American biopharmaceutical company

Lyell Immunopharma, Inc. is an American clinical-stage biopharmaceutical company headquartered in San Francisco, California. Founded in 2018, the company develops next-generation cell therapies, including CAR T cell (chimeric antigen receptor therapies), using technologies intended to improve T-cell persistence, function, and resistance to exhaustion. Its pipeline includes therapies being developed for hematologic malignancies and solid tumors.

Lyell Immunopharma, Inc. Logo.

== Company History ==
The company was founded by cell-therapy researchers and physicians including Rick Klausner, Crystal Mackall, and Stanley Riddell. Its initial research focused on overcoming limitations of adoptive cell therapy, including T-cell exhaustion and inadequate persistence in solid tumors.

In June 2021, Lyell completed its initial public offering on Nasdaq under the symbol LYEL, The company emerged from stealth mode with substantial private funding to solve the core biological barriers limiting the efficacy of adoptive cell therapies against solid tumors raising approximately $425 million before underwriting discounts and commissions in its initial public offering (IPO).

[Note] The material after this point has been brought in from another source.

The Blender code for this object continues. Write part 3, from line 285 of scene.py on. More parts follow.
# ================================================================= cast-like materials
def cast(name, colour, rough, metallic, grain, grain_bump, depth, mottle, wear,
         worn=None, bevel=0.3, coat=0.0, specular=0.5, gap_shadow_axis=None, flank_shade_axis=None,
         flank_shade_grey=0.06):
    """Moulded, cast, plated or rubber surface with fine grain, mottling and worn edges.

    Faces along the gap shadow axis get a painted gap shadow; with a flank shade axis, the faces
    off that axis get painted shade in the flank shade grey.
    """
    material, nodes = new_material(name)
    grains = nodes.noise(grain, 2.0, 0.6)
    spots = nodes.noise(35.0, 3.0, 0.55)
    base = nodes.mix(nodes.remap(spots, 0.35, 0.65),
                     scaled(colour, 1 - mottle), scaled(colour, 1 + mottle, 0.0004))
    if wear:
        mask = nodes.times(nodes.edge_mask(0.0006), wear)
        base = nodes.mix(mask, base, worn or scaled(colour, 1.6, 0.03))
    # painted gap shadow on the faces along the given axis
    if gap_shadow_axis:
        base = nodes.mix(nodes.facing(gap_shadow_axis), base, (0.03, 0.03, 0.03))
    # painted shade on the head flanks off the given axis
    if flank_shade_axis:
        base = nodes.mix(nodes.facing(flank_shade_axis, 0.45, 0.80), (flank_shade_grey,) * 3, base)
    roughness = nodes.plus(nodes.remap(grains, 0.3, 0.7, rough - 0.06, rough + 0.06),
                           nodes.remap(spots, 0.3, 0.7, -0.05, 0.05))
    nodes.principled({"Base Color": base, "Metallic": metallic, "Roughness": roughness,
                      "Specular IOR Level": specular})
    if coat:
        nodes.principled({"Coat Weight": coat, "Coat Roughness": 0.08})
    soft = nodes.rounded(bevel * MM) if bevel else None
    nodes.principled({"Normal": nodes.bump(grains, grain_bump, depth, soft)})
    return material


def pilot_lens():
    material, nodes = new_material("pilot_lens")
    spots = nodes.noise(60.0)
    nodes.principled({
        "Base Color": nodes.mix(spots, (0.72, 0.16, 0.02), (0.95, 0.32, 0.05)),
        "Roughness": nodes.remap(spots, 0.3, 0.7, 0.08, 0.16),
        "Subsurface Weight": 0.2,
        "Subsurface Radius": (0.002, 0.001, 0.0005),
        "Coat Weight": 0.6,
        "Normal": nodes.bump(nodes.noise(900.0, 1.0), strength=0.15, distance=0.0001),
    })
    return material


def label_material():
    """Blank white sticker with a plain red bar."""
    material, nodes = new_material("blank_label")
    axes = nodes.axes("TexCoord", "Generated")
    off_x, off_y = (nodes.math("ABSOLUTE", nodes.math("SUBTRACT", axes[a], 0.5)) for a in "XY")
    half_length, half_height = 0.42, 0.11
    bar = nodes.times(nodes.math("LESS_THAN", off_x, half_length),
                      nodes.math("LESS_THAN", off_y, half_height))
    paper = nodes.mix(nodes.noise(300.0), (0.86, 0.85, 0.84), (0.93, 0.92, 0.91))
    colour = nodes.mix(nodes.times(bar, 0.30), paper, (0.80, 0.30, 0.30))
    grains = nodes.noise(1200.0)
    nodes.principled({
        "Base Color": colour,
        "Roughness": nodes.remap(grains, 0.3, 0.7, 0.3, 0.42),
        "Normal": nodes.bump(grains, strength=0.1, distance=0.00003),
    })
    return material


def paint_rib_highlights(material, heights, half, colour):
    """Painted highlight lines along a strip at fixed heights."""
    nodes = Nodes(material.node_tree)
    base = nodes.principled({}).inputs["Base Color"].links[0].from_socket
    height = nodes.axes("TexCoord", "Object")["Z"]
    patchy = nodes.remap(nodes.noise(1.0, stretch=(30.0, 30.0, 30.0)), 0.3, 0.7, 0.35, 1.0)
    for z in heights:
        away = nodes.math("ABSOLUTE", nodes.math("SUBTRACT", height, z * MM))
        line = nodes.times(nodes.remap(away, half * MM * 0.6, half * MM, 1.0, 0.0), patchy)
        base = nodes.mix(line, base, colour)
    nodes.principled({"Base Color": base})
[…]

In October 2024, Lyell completed its acquisition of ImmPACT Bio. The transaction added ImmPACT Bio's dual-targeting CD19/CD20 CAR T-cell program, subsequently identified as rondecabtagene autoleucel (ronde-cel), also known as LYL314.

== Technology ==
Lyell's research has focused on engineering T cells to improve their persistence and function. Its technology portfolio has included genetic and epigenetic approaches intended to address T-cell exhaustion and generate cell products with enhanced memory characteristics. The company has described its Gen-R genetic reprogramming platform and Epi-R epigenetic reprogramming approach in its regulatory filings and corporate materials.

== Pipeline ==
As of the company's 2025 Form 10-K, Lyell's lead product candidate is rondecabtagene autoleucel (ronde-cel) (LYL314), an autologous dual-targeting CD19/CD20 CAR T-cell therapy being developed for large B-cell lymphoma. The therapy targets B cells expressing either CD19 or CD20 and is manufactured to enrich for CD62L-positive T cells, which are associated with naïve and central-memory T-cell characteristics.

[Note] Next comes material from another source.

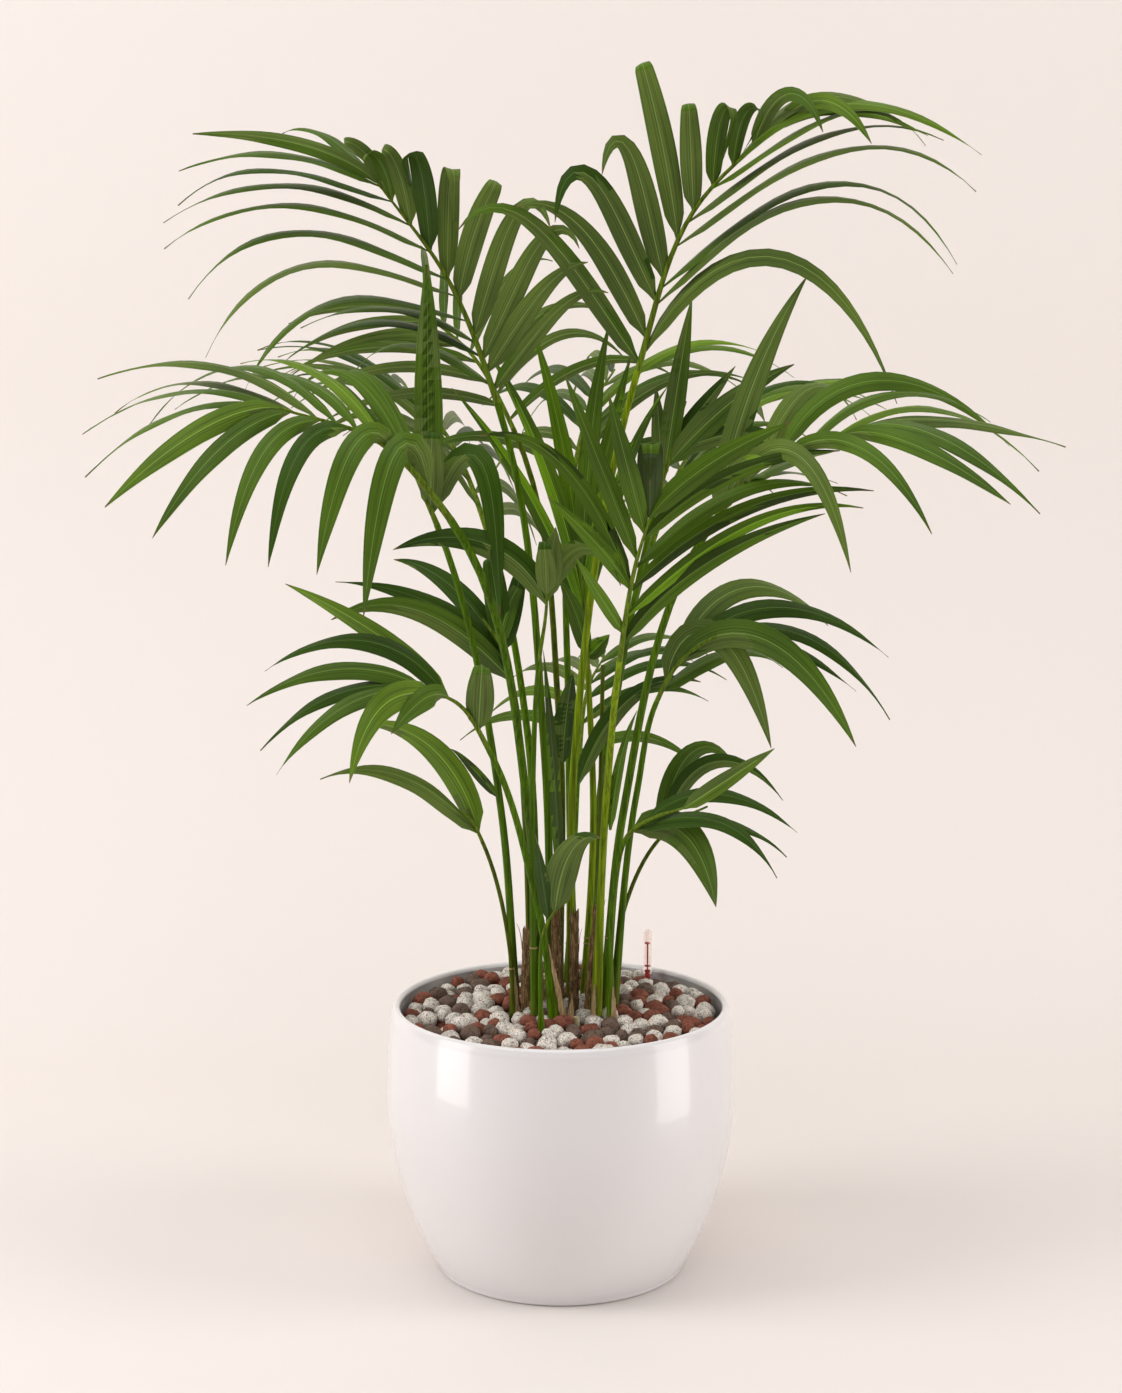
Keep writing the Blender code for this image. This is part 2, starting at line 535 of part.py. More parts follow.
def leaflets_of(frond):
    """Yields (share, sign, draws) for each leaflet, from collar to tip and from side to side."""
    rng = random.Random(frond.seed)
    for index in range(2 * frond.pairs):
        share = between((FIRST_LEAFLET, LAST_LEAFLET), (index / (2 * frond.pairs - 1)) ** LEAFLET_CROWDING)
        sign = -1 if index % 2 else 1
        yield share, sign, [rng.uniform(-1.0, 1.0) for _ in range(5)]


def leaflet_shape(frond, rib, share, sign, draws, turn):
    """(line, across, width, length) of one leaflet; turn is extra lift in degrees."""
    side = frond.right if sign > 0 else frond.left
    point, tangent = rib_at(rib, share)
    face = Vector(frond.face).normalized()
    outward = tangent.cross(face).normalized()
    normal = outward.cross(tangent).normalized()
    spread = math.radians(between(side.spread, share) + SPREAD_CHANCE * draws[0])
    lift = math.radians(between(side.lift, share) + LIFT_CHANCE * draws[1] + turn)
    length = along_rib(side.length, share) * (1.0 + LENGTH_CHANCE * draws[2])
    sag = along_rib(side.sag, share) * (1.0 + SAG_CHANCE * draws[3])
    sideways = outward * (sign * math.cos(lift)) + normal * math.sin(lift)
    start = tangent * math.cos(spread) + sideways * math.sin(spread)
    line = leaflet_line(point, start, length, sag, side.bend)
    across = tangent - start * tangent.dot(start)
    tilt = sign * math.radians(BLADE_TILT + TILT_CHANCE * draws[4])
    across = Quaternion(start, tilt) @ (across * -sign).normalized()
    width = frond.width * between((SHORT_BLADE_WIDTH, 1.0), min(1.0, length / max(side.length)))
    return line, across, width, length


def make_petiole(name, frond, collection):
    petiole, _ = frond_paths(frond, SPAN_STEPS)
    radii = [petiole_radius(frond, i / (len(petiole) - 1)) for i in range(len(petiole))]
    return limb("petiole_" + name, petiole, radii, collection, "petiole")


def make_rib(name, frond, collection, finish_name):
    """The frond's stem, which starts a clearance above the petiole's cut end, also where they meet at a bend."""
    petiole, rib = frond_paths(frond, SPAN_STEPS)
    before = (petiole[-1] - petiole[-2]).normalized()
    after = (rib[1] - rib[0]).normalized()
    gap = CLEARANCE + frond.girth[2] * before.cross(after).length
    stem = [rib[0] + after * gap] + rib[1:]
    radii = [between((frond.girth[2], RIB_TIP_RADIUS), i / (len(stem) - 1)) for i in range(len(stem))]
    return as_mesh(limb(name, stem, radii, collection, finish_name, RIB_RESOLUTION), collection)


def make_frond(name, frond, taken, collection, scratch):
    """One closed body: the rib with its leaflets fused on.

    A leaflet that would touch another piece, or another blade of its own frond, is turned a little, and left out
    if it still touches.
    """
    finish_name = "young_leaf" if name in YOUNG_FRONDS else "leaf"
    body = make_rib("frond_" + name, frond, collection, finish_name)
    _, rib = frond_paths(frond, SPAN_STEPS)
    trees = []
    blades = []
    for index, (share, sign, draws) in enumerate(leaflets_of(frond)):
        for turn in TURNS:
            line, across, width, length = leaflet_shape(frond, rib, share, sign, draws, turn)
            rib_radius = between((frond.girth[2], RIB_TIP_RADIUS), share)
            rings = leaflet_rings(line, across, width, length, rib_radius, TEST_MARGIN)
            tree = tree_of_rings(rings)
            blade = tree_of_rings(rings[1:])
            if any(tree.overlap(other) for other in taken) or any(blade.overlap(other) for other in blades):
                continue
            trees.append(tree)
            blades.append(blade)
            rings = leaflet_rings(line, across, width, length, rib_radius, 0.0)
            leaflet_mesh(f"{name}_{index:02d}", rings, scratch, finish_name)
            break
    union = body.modifiers.new("leaflets", "BOOLEAN")
    union.operation = "UNION"
    union.operand_type = "COLLECTION"
    union.collection = scratch
    union.solver = "MANIFOLD"
    bpy.context.view_layer.update()
    graph = bpy.context.evaluated_depsgraph_get()
    fused = bpy.data.meshes.new_from_object(body.evaluated_get(graph))
    body.modifiers.clear()
    body.data = fused
    for item in list(scratch.objects):
        bpy.data.objects.remove(item, do_unlink=True)
    return trees


def make_stub(name, collection):
    x, y, radius, height, lean = STUBS[name]
    foot = Vector((x, y, FILL_TOP + CLEARANCE + radius * abs(lean) / height))
    top = foot + Vector((lean, 0.0, height))
    path = [foot.lerp(top, step / (len(STUB_TAPER) - 1)) for step in range(len(STUB_TAPER))]
    return limb(name, path, [radius * share for share in STUB_TAPER], collection, "old_sheath")


def main():
    clear_scene()
    collection = bpy.data.collections.new("kentia_palm")
    bpy.context.scene.collection.children.link(collection)
    scratch = bpy.data.collections.new("leaflets_to_fuse")
    bpy.context.scene.collection.children.link(scratch)
    make_pot(collection)
    make_granulate(collection)
    limbs = [make_indicator(collection)]
    limbs += [make_stub(name, collection) for name in STUBS]
    limbs += [make_petiole(name, frond, collection) for name, frond in FRONDS.items()]
    bpy.context.view_layer.update()
    limb_trees = [tree_of(item) for item in limbs]
    rib_trees = {}
    for name, frond in FRONDS.items():
        probe = make_rib("probe", frond, scratch, "leaf")
        rib_trees[name] = tree_of(probe)
        bpy.data.objects.remove(probe, do_unlink=True)
    leaf_trees = []
    for name, frond in FRONDS.items():
        other_ribs = [tree for other, tree in rib_trees.items() if other != name]
        leaf_trees += make_frond(name, frond, limb_trees + other_ribs + leaf_trees, collection, scratch)
    bpy.data.collections.remove(scratch)


main()
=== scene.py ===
"""Dresses the kentia palm: a clump of feathery fronds in a round glazed planter filled with clay granules."""

import math
import random
from collections import namedtuple

import bmesh
import bpy
from bpy.props import FloatProperty, FloatVectorProperty, IntProperty, PointerProperty
from mathutils import Matrix, Quaternion, Vector, noise


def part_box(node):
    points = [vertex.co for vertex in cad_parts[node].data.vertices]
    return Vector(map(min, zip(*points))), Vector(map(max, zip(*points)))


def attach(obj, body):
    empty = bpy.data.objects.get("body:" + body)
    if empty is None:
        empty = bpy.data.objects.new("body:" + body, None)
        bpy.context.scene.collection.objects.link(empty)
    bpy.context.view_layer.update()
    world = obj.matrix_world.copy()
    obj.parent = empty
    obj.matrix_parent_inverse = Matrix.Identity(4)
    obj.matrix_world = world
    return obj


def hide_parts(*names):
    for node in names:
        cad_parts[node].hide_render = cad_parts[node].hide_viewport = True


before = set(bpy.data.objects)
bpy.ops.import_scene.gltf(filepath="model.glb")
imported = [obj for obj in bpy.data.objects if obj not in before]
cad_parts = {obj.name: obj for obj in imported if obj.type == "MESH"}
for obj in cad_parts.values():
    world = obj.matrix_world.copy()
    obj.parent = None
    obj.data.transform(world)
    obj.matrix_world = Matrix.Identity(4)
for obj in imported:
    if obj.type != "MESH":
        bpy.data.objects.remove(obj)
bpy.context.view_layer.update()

bl_info = {
    "name": "Kentia Palm",
    "version": (1, 0, 0),
    "blender": (4, 5, 0),
    "location": "View3D > Sidebar > Kentia",
    "description": "Builds a potted kentia palm around its construction model, with a studio round it",
    "category": "Object",
}

UP = Vector((0.0, 0.0, 1.0))
CLEARANCE = 0.0003
WELD = 0.000001
ABOUT_A_TURN = 6.28

POT_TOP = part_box("pot")[1].z
FILL_TOP = 0.262
FILL_WALL_GAP = 0.0085

POT_BASE_RADIUS = 0.128
POT_BELLY_RADIUS = 0.1806
POT_BELLY_HEIGHT = 0.184
POT_LIP_RADIUS = 0.1745
POT_WALL = 0.008
POT_FLOOR = 0.010
POT_FOOT_ROUND = 0.005
POT_LEVELS = 44
# Metres between the walls' levels and the rounds at the foot and the lip.
ABOVE_FOOT = 0.002
BELOW_LIP = 0.001
FLOOR_CORNER = 0.004
CORNER_STEPS = 6
LIP_STEPS = 12
FOOT_STEPS = 8

PEBBLE_REACH = 0.1635
PEBBLE_CROWDING = 0.93
PEBBLE_DENT = 0.26
# Noise on a granule of radius 1: (scale, share).
PEBBLE_DENTS = ((1.1, 1.0), (2.6, 0.4))
PEBBLE_SHIFT = 50.0
PEBBLE_STRETCH = ((0.92, 1.16), (0.86, 1.04), (0.74, 0.96))
PEBBLE_TILT = 0.5
# How near a granule's edge comes to a stem, as a share of its radius, and how hard the stem pushes it.
POST_ROOM = 0.75
POST_PUSH = 0.6
TOP_PASSES = 60
LOW_PASSES = 12
BED_TOP = 0.250
BED_STEPS = 16
BED_SIDES = 96
BED_GAP = 0.0006
BED_SPREAD = 0.0075
BED_LOW = 0.008
BED_HIGH = 0.004
BED_CORNER = 0.010
BED_ROUND = 0.004
BED_FLAT = 0.6
# Colour of the fill under the granules: near black, painted shade seen in the gaps between them.
BED_SHADE_COLOUR = (0.018, 0.013, 0.010)
HEAP_TOP = 0.267
HEAP_SLOPE = 0.045
HEAP_RISE = 0.004
HEAP_CENTRE = (0.020, 0.050)
HEAP_REACH = 0.085
# Granules by colour: (colour of the dark specks and of the painted shade in the pits, roughness).
GRANULES = {
    "grey": ((0.045, 0.032, 0.026), 0.85),
    "red": ((0.050, 0.022, 0.016), 0.88),
    "dark": ((0.030, 0.022, 0.018), 0.85),
}
# How a layer of granules lies: shares by colour, depth under the heap's top in radii and in metres, chance.
Layer = namedtuple("Layer", "weights sunk depth chance")
TOP_LAYER = Layer((52, 30, 18), 0.45, 0.0, (-0.003, 0.003))
LOW_LAYER = Layer((45, 33, 22), 0.0, 0.013, (-0.003, 0.001))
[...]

Lyell also holds exclusive global rights, outside mainland China, Hong Kong, Macau, and Taiwan, to LYL273, formerly known as GCC19CART. LYL273 is a guanylyl cyclase C (GCC)-targeted CAR T-cell therapy being developed for relapsed or refractory metastatic colorectal cancer and other GCC-expressing cancers. In June 2026, Lyell amended its ongoing U.S. Phase 1 trial to enable expansion into a potential pivotal Phase 2 trial, subject to regulatory alignment.

Earlier Lyell programs included LYL797, a ROR1-targeted CAR T-cell therapy, and LYL845, a tumor-infiltrating lymphocyte (TIL) therapy. Both programs were subsequently deprioritized or discontinued in October 2024 as the company shifted its focus toward its newer pipeline.

== Corporate Affairs ==
Lyell's principal executive offices are located at 201 Haskins Way, South San Francisco, California. The company also leases manufacturing, office and laboratory space in Bothell, Washington, and other facilities in California.